In this simulation, I use two channels: one to track the event timeline and another for completed events. Each processing unit runs in its own Goroutine because they operate concurrently, simulating real-world processes.
Here’s how it works:
For each processor, I generate a random number. If it’s less than the break chance, a repair event is pushed to the event channel. Otherwise, the processor handles the task and pushes a "done" event instead.
Repair and processing times are non-deterministic in real life, so I incorporate randomness into the simulation by using stochastic processing times alongside preset repair and processing speeds.
To help visualize this, think of a gas station. The time it takes to fill a gas tank varies because cars are different—there’s an average time (say X), but random factors can speed up or slow down the process. To model this variability, I use a discrete random variable with a uniform distribution and a standard deviation equal to one-quarter of the mean.
At the core of the simulation is the central event loop, which runs inside its own Goroutine, listens for events on the even channel and processes them accordingly. If the event type is Done, we calculate the percentages of jobs finished using cumulative time (through the currentTime variable in the processor's goroutine!) and update the percentiles accordingly.
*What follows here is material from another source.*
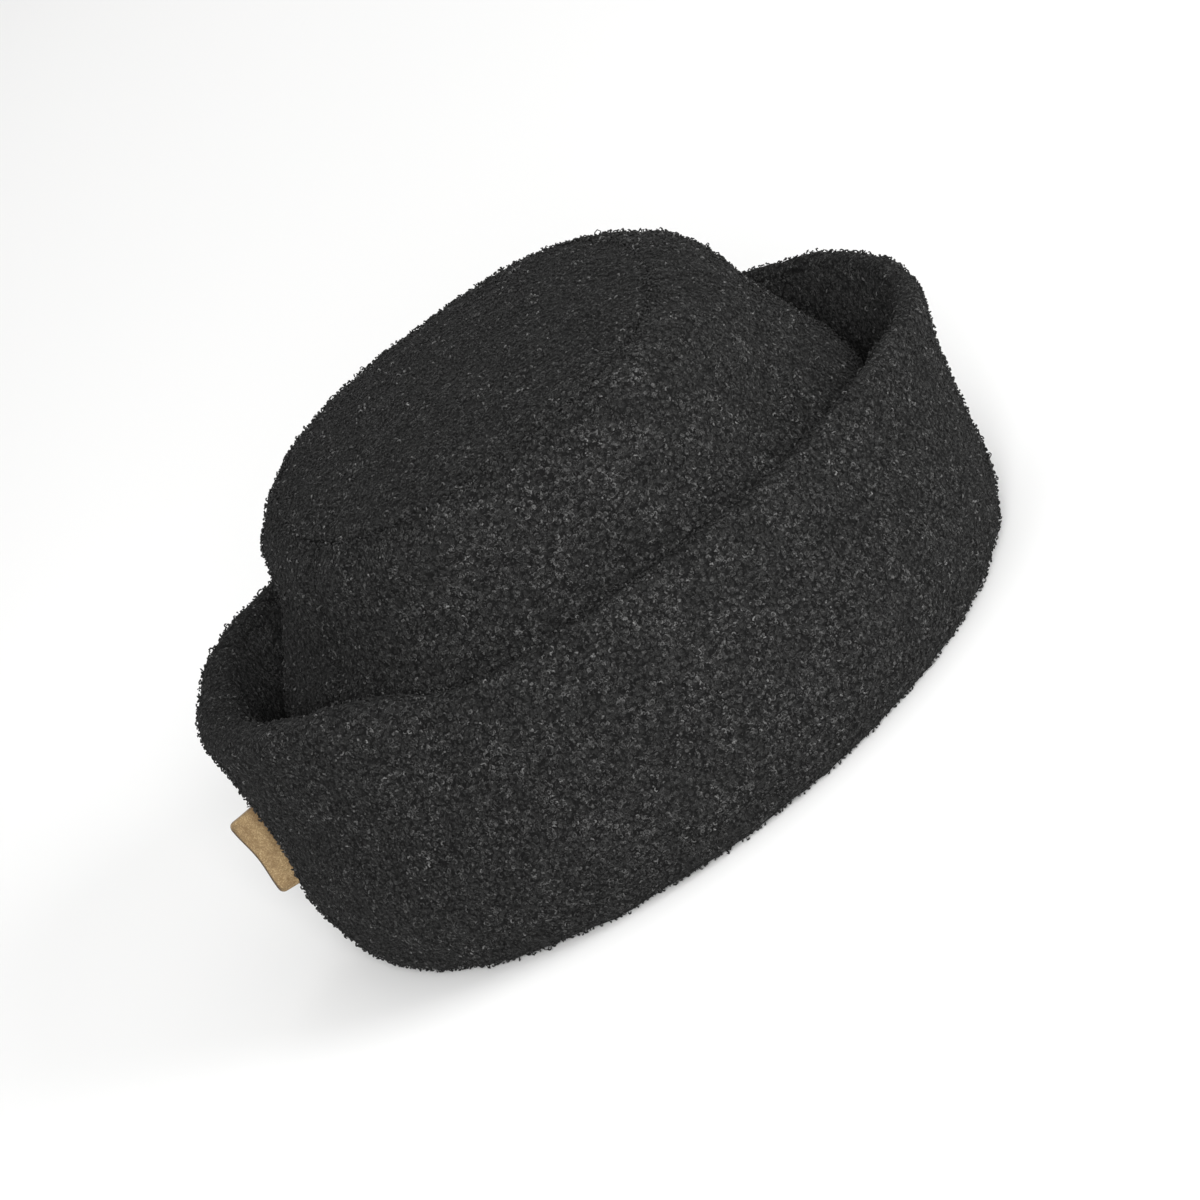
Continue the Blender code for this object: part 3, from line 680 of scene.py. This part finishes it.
# knitted back of the cloth: fine wales crossed by courses, abs(sin) in both directions of the UV map
def backingMaterial():
    s = backingSettings
    material, tree, shader = newMaterial("knitBacking")
    where = addNode(tree, "ShaderNodeUVMap", uv_map="OFBake")
    parts = addNode(tree, "ShaderNodeSeparateXYZ", {0: where.outputs["UV"]})
    waves = []
    for part, count in zip(parts.outputs, (s["wales"], s["courses"])):
        sine = mathNode(tree, "SINE", mathNode(tree, "MULTIPLY", part, count * math.pi))
        waves.append(mathNode(tree, "ABSOLUTE", sine))
    loops = mathNode(tree, "MULTIPLY_ADD", waves[1], s["depth"], 1 - s["depth"])
    loops = mathNode(tree, "MULTIPLY", waves[0], loops)
    patch = placeGroup(tree, patchyTone, s["patchScale"])
    tone = mathNode(tree, "ADD", patch["Tone"], s["patch"])
    tone = mathNode(tree, "MULTIPLY", loops, tone, clamp=True)
    finishSurface(tree, shader, mixColour(tree, tone, s["dark"], s["light"]), loops, s)
    return material


# the pile between cuff and crown gets lighter copies of the fleece and curls: painted light that lifts the
# shade in the pocket
fleece = fleeceMaterial("charcoalFleece", fleeceSettings)
innerFleece = fleeceMaterial("pocketFleecePaintedLight", innerFleeceSettings)
yarn = yarnMaterial("charcoalCurls", yarnSettings)
innerYarn = yarnMaterial("pocketCurlsPaintedLight", innerYarnSettings)
backing = backingMaterial()
report("materials of the cloth")


# the crown

# middle of the crown's wall: an oval that goes from the foot's plan to the tip's with the height share,
# less the dents and the dips beside the two seams
def crownSheet(turn, height):
    s = crownSettings
    inset = cuffSettings["swell"] + cuffSettings["wall"] + cuffSettings["foldSpace"] + s["wall"] / 2
    footWidth, footDepth = hatPlan["width"] / 2 - inset, hatPlan["depth"] / 2 - inset
    across, along, shifted = (risingCurve(height, crownRise[:, 0], crownRise[:, i]) for i in (1, 2, 3))
    inward = dentDepth(turn, height, crownDents) * s["wall"]
    halfWidth = footWidth + (s["tipWidth"] / 2 - footWidth) * across
    halfDepth = footDepth + (s["tipDepth"] / 2 - footDepth) * along
    for seam in (s["seamTurn"], s["seamTurn"] - 180.0):
        away = np.radians(turnBetween(turn, seam)) * halfWidth
        inward = inward + s["seamDip"] * bell(away, s["seamReach"])
    squareness = hatPlan["squareness"] + (s["tipSquareness"] - hatPlan["squareness"]) * along
    x, y = oval(turn, halfWidth - inward, halfDepth - inward, squareness)
    return np.stack([x + s["shift"] * shifted, y, height * s["seamHeight"] + 0 * x], -1)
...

An empty struct is sent to the "done" channel once all events are processed.
I’ve always found it difficult to wrap my head around abstract concepts, especially when I can’t physically see or interact with them. In school, I really struggled with learning computer systems and concurrency because so much of it felt like pure theory. That’s why I created this project—to apply these ideas in a way that made them click for me.
If you’re struggling with a concept, try building something around it! Start small, and don’t hesitate to find inspiration from others who’ve tackled similar problems. Be intentional about how you learn and what you build, and focus on making incremental progress every day.